• Supplied material:
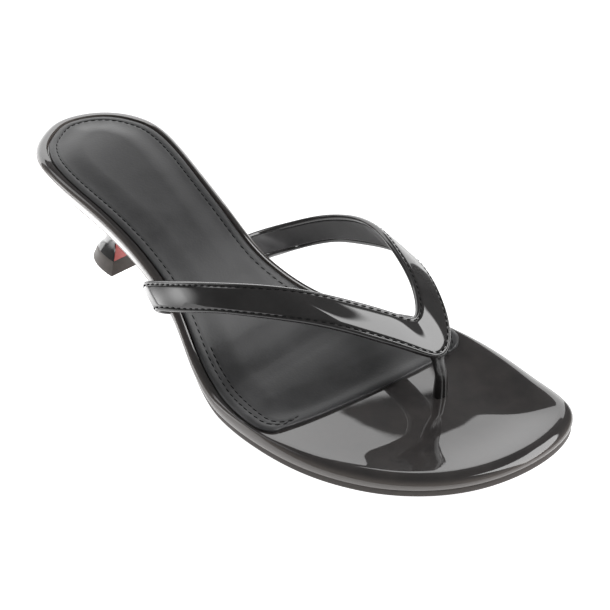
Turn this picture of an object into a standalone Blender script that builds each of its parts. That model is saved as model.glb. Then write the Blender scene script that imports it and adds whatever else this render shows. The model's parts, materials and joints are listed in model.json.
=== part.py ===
"""Thong sandal on a low flared heel: one right shoe, standing on its heel and forefoot.

Axes: +X runs to the toe, +Y to the inner (medial) side, +Z up. Every size below is in
millimetres, measured from the back of the heel at floor level; the finished shoe is then
centred on its own box, so that its origin lies at the middle of its footprint.
"""

import math

import bmesh
import bpy
import numpy as np

MM = 0.001  # metres in a millimetre
GAP = 0.3  # clearance between pieces that touch on the real shoe

# ---------------------------------------------------------------- sole
LENGTH = 240.0
OUTSOLE_THICKNESS = 2.0
STATIONS = 56  # rows of points from heel to toe
ACROSS = 6  # steps of points across a row

# x, inner edge y, outer edge y: one row for each section of the last's footprint
FOOTPRINT = (
    (0.0, 0.8, 0.8),
    (4.0, 14.2, -10.9),
    (12.0, 22.3, -20.3),
    (35.0, 27.6, -28.3),
    (62.0, 23.0, -28.0),
    (90.0, 18.2, -28.6),
    (110.0, 17.9, -31.6),
    (130.0, 28.2, -38.5),
    (155.0, 45.2, -42.0),
    (187.0, 53.0, -38.7),
    (215.0, 50.0, -24.7),
    (233.0, 44.2, -4.2),
    (240.0, 24.0, 24.0),
)
# x, height of the tread: heel seat, arch, flat of the ball, toe spring
TREAD = (
    (0.0, 44.4),
    (25.0, 43.4),
    (50.0, 39.2),
    (80.0, 31.0),
    (95.0, 25.0),
    (110.0, 17.2),
    (130.0, 5.7),
    (145.0, 0.6),
    (158.0, 0.0),
    (206.0, 0.0),
    (240.0, 2.1),
)
# x, thickness of outsole and insole together
SOLE_THICKNESS = (
    (0.0, 9.9),
    (50.0, 9.2),
    (100.0, 8.8),
    (150.0, 7.8),
    (206.0, 7.0),
    (240.0, 6.4),
)
# x, width of the rolled edge, of the flat ledge inside it, depth of the sock's seat, heel cup
RIM = (
    (0.0, 3.0, 1.6, 0.9, 0.0),
    (18.0, 2.9, 1.5, 0.9, 1.3),
    (30.0, 2.7, 0.9, 0.9, 1.6),
    (56.0, 2.5, 0.2, 0.9, 1.6),
    (85.0, 2.6, 0.3, 0.9, 1.6),
    (136.0, 2.6, 0.3, 0.9, 0.4),
    (148.0, 1.9, 0.1, 0.7, 0.0),
    (160.0, 1.0, 0.1, 0.0, 0.0),
    (168.0, 1.1, 0.1, 0.0, 0.0),
    (178.0, 2.1, 0.1, 0.0, 0.0),
    (192.0, 3.2, 0.1, 0.0, 0.0),
    (209.0, 3.8, 0.1, 0.0, 0.0),
    (240.0, 4.8, 0.1, 0.0, 0.0),
)
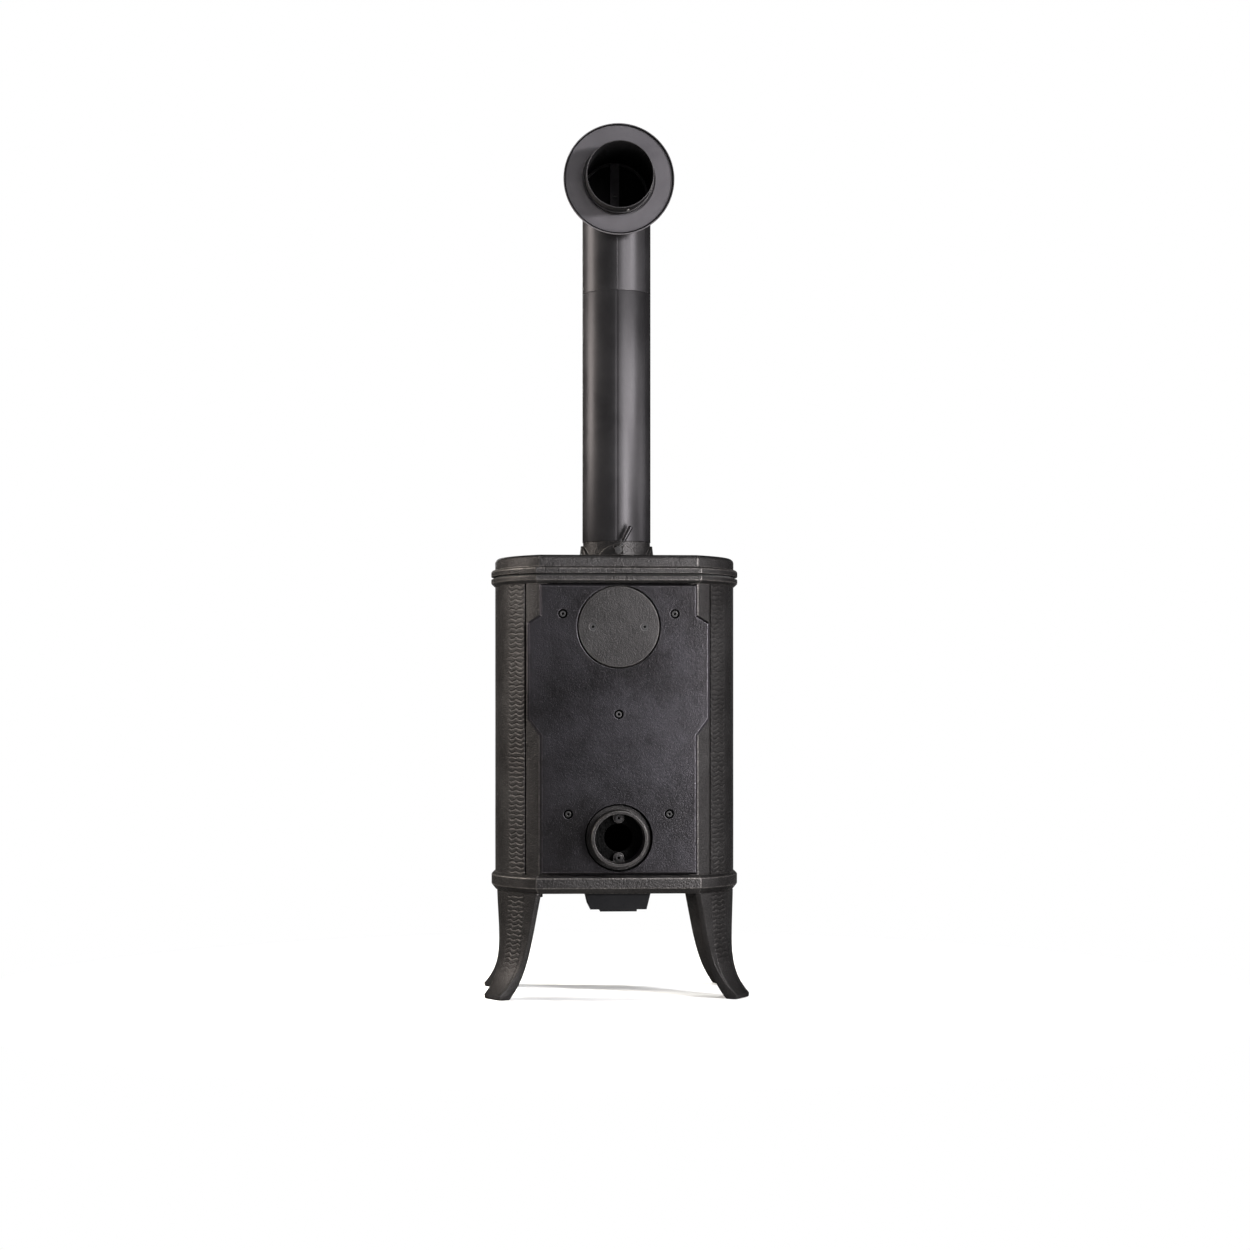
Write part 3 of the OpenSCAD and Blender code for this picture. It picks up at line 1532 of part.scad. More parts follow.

• Aim: Select the lines that carry the string "Blender" and copy them.

• Result for this task:
Turn this picture of an object into a standalone Blender script that builds each of its parts. That model is saved as model.glb. Then write the Blender scene script that imports it and adds whatever else this render shows. The model's parts, materials and joints are listed in model.json.
Write part 3 of the OpenSCAD and Blender code for this picture. It picks up at line 1532 of part.scad. More parts follow.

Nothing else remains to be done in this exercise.